One advantage is being able to gain access to specialist areas, such as infrastructure and private equity, which are not readily available to the private investor. Being closed ended means the managers do not have to worry about excessive inflows and outflows of cash and can concentrate on the long term.

It is easy to buy and sell investment trusts throughout the day, like any quoted equity. The possibility of buying a good quality trust at a discount can benefit the watchful investor, offering the ability to hold income reserves to smooth out income payments to shareholders: a number of trusts have been able to pay increasing dividends to shareholders for well over 40 years.

The commission barrier

The advantages are well known, yet investment trusts have not been recommended in the numbers their quality deserves. The main reason is commission.

I do not blame advisers because many of us have been rewarded solely by commission; and a unit trust that pays initial and renewal commission is preferable to an investment trust that pays neither.

Advisers who were interested in recommending an investment trust could only do so through offshore bonds or through some of the investment trust savings schemes that paid commission.

Commission will be banned under the retail distribution review, and advisers who wish to retain their independent status must charge a fee for advice. The theory is that, without any financial incentive to sell one type of fund, advisers will have to consider investment trusts on their merits.

Reduction of bias

The development of the wrap platform facility has had a big impact on the number of investment trusts being recommended. Having agreed client fee arrangements has meant that, irrespective of whether a unit trust, investment trust or ETF is held, the adviser will be paid the same fee. This should help reduce bias and lead to the investment trust recommendations increasing where appropriate.

Unfortunately, the financial services industry tends to be polarised, often for vested interests. It should not be a case of either unit trusts or investment trusts; both should be considered and used as complementary to each other. There are many superb unit trusts available, and I frequently recommend them to clients.

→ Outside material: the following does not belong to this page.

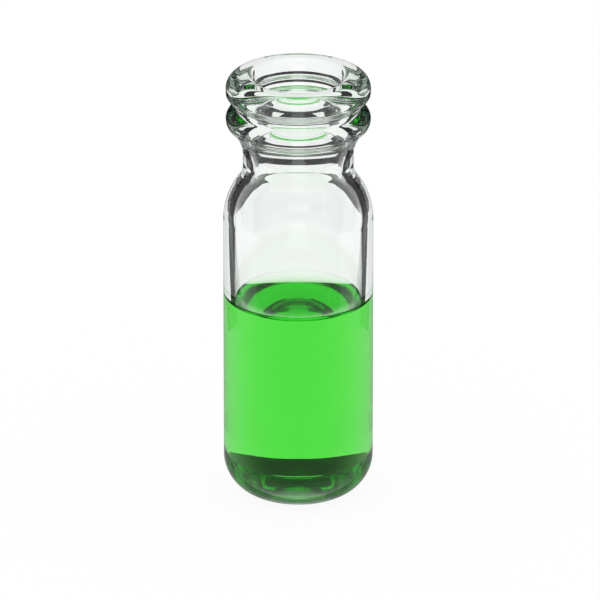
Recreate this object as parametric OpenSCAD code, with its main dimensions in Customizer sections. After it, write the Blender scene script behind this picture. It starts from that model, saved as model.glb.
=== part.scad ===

Will higher qualifications among advisers lead to greater use of investment trusts? I have my doubts. Speaking informally to advisers, a common response is ‘investment trusts are too complicated’. Taking investment exams and understanding the workings of investment trusts is a good start, but to appreciate them fully requires a great deal of reading and experience.

The New Model Adviser® Investment Trust Challenge is running for 12 months until 31 December 2012. Four participants are investing an equal portion of £16,000 of Citywire’s money in investment trusts. Any profits made will go to charity. Citywire will bear any losses. The participants are: Andrew Chorley (Financial Planning Wales), Wayne Evans (Heron House Financial Management), Diane Weitz (Ashlea Financial Planning) and David Sandham (Citywire).